Put another way, what do they land on and seem to stay on?
 
I say `bees' because honeybees are pretty selective in
what they eat and drink.  Wasps aren't.  You will find
no bees in a wasp trap made out a weak dilution of
jam in water.  Bees don't like acidic solutions.  Nor
will you find them (in my experience) on meat or fish.
Rarely will you find a bee in the autumn, when nectar
(sugar) sources are scarce in the  holes made in
ripe fruit by pecking birds.  (Again, acid.)  You
will find plenty of wasps.
 
(These observations are limited to the UK.)
 
If the bees seem to be interested in liquids, it could
be that there are no water sources easily available
to them outside of the buffet area.  So if the bees
are, or appear to be, drinking, the hotel owner
might make a start by providing water sources outside
the hotel area.  This is most easily done with a
shallow pan of gravel placed beneath a leaking tap,
hose, nozzle, or whatever.  The idea is to give
the bees something to stand on while they are drinking.

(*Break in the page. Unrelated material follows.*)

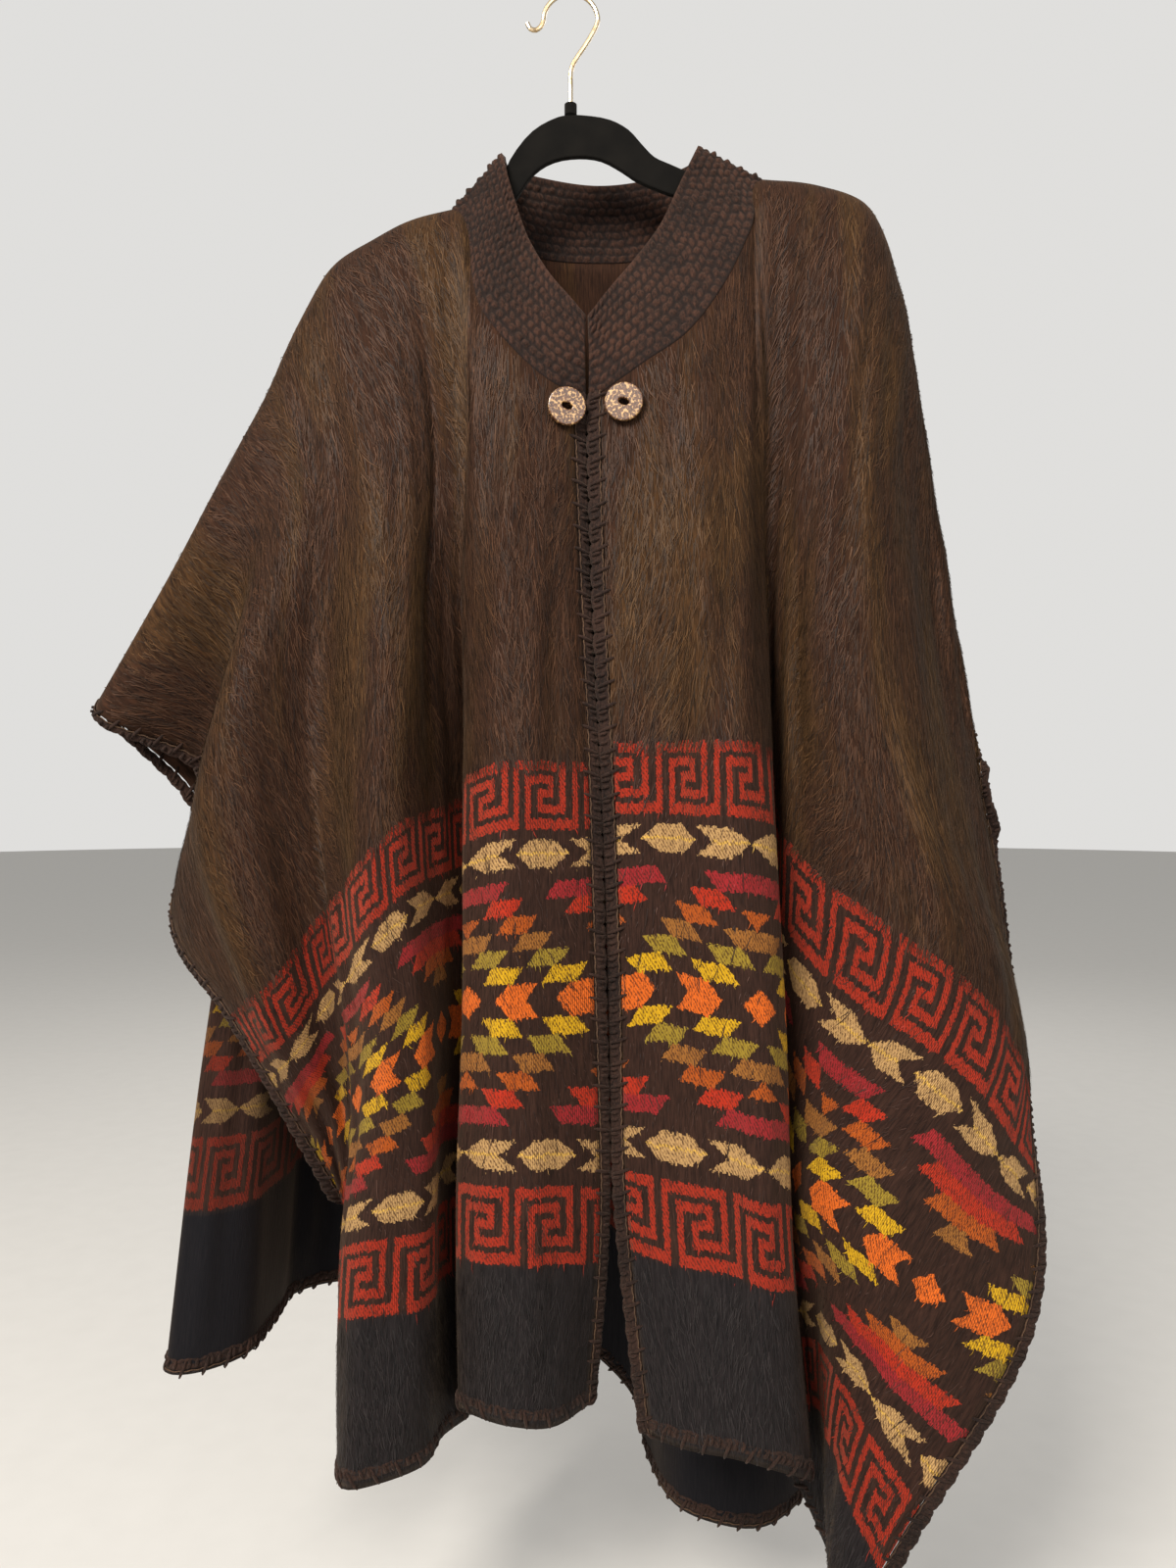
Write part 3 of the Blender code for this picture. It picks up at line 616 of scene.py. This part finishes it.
def spline_matrix(knots, places):
    """Rows that turn points at the knots into points of the smooth curve at the places."""
    count = len(knots)
    gaps = np.diff(knots)
    slopes = np.zeros((count, count))
    for i in range(1, count - 1):
        whole = gaps[i - 1] + gaps[i]
        slopes[i, i + 1] += gaps[i - 1] / gaps[i] / whole
        slopes[i, i] += (gaps[i] / gaps[i - 1] - gaps[i - 1] / gaps[i]) / whole
        slopes[i, i - 1] -= gaps[i] / gaps[i - 1] / whole
    slopes[0, 0:2] = (-1 / gaps[0], 1 / gaps[0])
    slopes[-1, -2:] = (-1 / gaps[-1], 1 / gaps[-1])
    rows = np.zeros((len(places), count))
    for row, place in zip(rows, places):
        i = min(max(int(np.searchsorted(knots, place, side="right")) - 1, 0), count - 2)
        f = (place - knots[i]) / gaps[i]
        row[i] += 2 * f**3 - 3 * f**2 + 1
        row[i + 1] += 3 * f**2 - 2 * f**3
        row += slopes[i] * gaps[i] * (f**3 - 2 * f**2 + f)
        row += slopes[i + 1] * gaps[i] * (f**3 - f**2)
    return rows


def added_up(steps):
    """The distance along a line at each of its points, from the steps between them."""
    return np.concatenate([[0.0], np.cumsum(steps)])


def along_line(spots, at, values):
    """The values, which are known at places along a line, at the spots between them."""
    return np.stack([np.interp(spots, at, column) for column in values.T], axis=1)


def mean_knots(cage, axis):
    """Knots along one axis of a cage of points: the mean distance between its lines, added up."""
    return added_up(np.linalg.norm(np.diff(cage, axis=axis), axis=2).mean(axis=1 - axis))


def stepped(knots, counts):
    """Places along the knots, with the number of steps that counts gives between each two."""
    places = [np.linspace(a, b, n + 1)[:-1] for a, b, n in zip(knots, knots[1:], counts)]
    return np.concatenate([*places, knots[-1:]])


def unit(vectors):
    return vectors / np.linalg.norm(vectors, axis=-1, keepdims=True)


def on_ridge(across):
    """Which places across are on a shoulder ridge, not on the neck's seam."""
    return (across <= NECK_CORNERS[0] + NEAR) | (across >= NECK_CORNERS[1] - NEAR)


def ridge(across):
    """The points of the shoulder ridges at the places across."""
    points = np.zeros((len(across), 3))
    for table, side in ((FRONT_LEFT, -1), (FRONT_RIGHT, 1)):
        rows = [row for row in table if on_ridge(np.array(row[0]))]
        places = np.array([row[0] for row in rows], float) * side
        tops = np.array([row[1] for row in rows], float)
        knots = mean_knots(tops[:, None], 0)
        here = np.interp(across * side, places, knots)
        mask = on_ridge(across) & (across * side > 0)
        points[mask] = spline_matrix(knots, here[mask]) @ tops
    return points


def woven_heights(grid, rows, levels, marks):
    """The height of each point above the hem, measured in the cloth: from the marks at the last
    levels, and by the cloth's own length above the highest of them."""
    first = int(np.searchsorted(rows, levels[-len(marks)] - NEAR))
    below = np.interp(rows, levels[-len(marks):], marks)
    steps = np.linalg.norm(np.diff(grid, axis=1), axis=2)
    above = np.cumsum(steps[:, :first][:, ::-1], axis=1)[:, ::-1] + marks[0]
    return np.concatenate([above, np.tile(below[first:], (len(grid), 1))], axis=1)


def creases(places, heights, side):
    """Small soft creases, mostly down the cloth: how far they lift each point, in millimetres."""
    random = np.random.default_rng(SEED + side)
    lift = np.zeros(heights.shape)
    for _ in range(CREASE_WAVES):
        across = random.uniform(1 / CREASE_ACROSS[1], 1 / CREASE_ACROSS[0]) * random.choice((-1, 1))
        down = random.uniform(-1 / CREASE_DOWN, 1 / CREASE_DOWN)
        wave = across * places[:, None] + down * heights + random.uniform()
        lift += CREASE_HIGH * np.sin(2 * np.pi * wave) / 3
    return lift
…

(Because they like to stand on something, they will
be much more attracted to a wet towel than to
the adjacent swimming pool.)  If they get a
successful drink, they will return to their
colony and distribute the liquid.  The colony
(I'm writing figuratively) will decide whether
the liquid suits its requirements.  On hot days
it will prefer pure water or weak nectar.
(There might, on hot days, be a division of labour,
with some bees designated water carriers and others
strongly-sugared-nectar carriers.) It will
use the water, through evaporation by wing movements,
as a refrigerant.  On cool days it will prefer
a stronger sugar solution.
 
An incoming bee will
do a complicated dance (among other things) to
communicate the direction and distance of the
source of its load.  If the colony likes the
load, it will send other bees out to the approximate
location of the source.  So if your hotelier friend
is getting a lot of bees on the buffet tables, the
home colony(ies) is getting lots of the closest
thing available to what it wants.
 
If the hotel is located, for instance, in the
middle of an arid region, and sits on its own,
(i.e., no local nectar sources in flower, no open water,)
then your hotelier might have to destroy or
have moved the bee colonies.  But that's another
story: how to find the home colony of a bee
which has just landed on your buffet.
 
A stupid question: does someone keep bees near the hotel?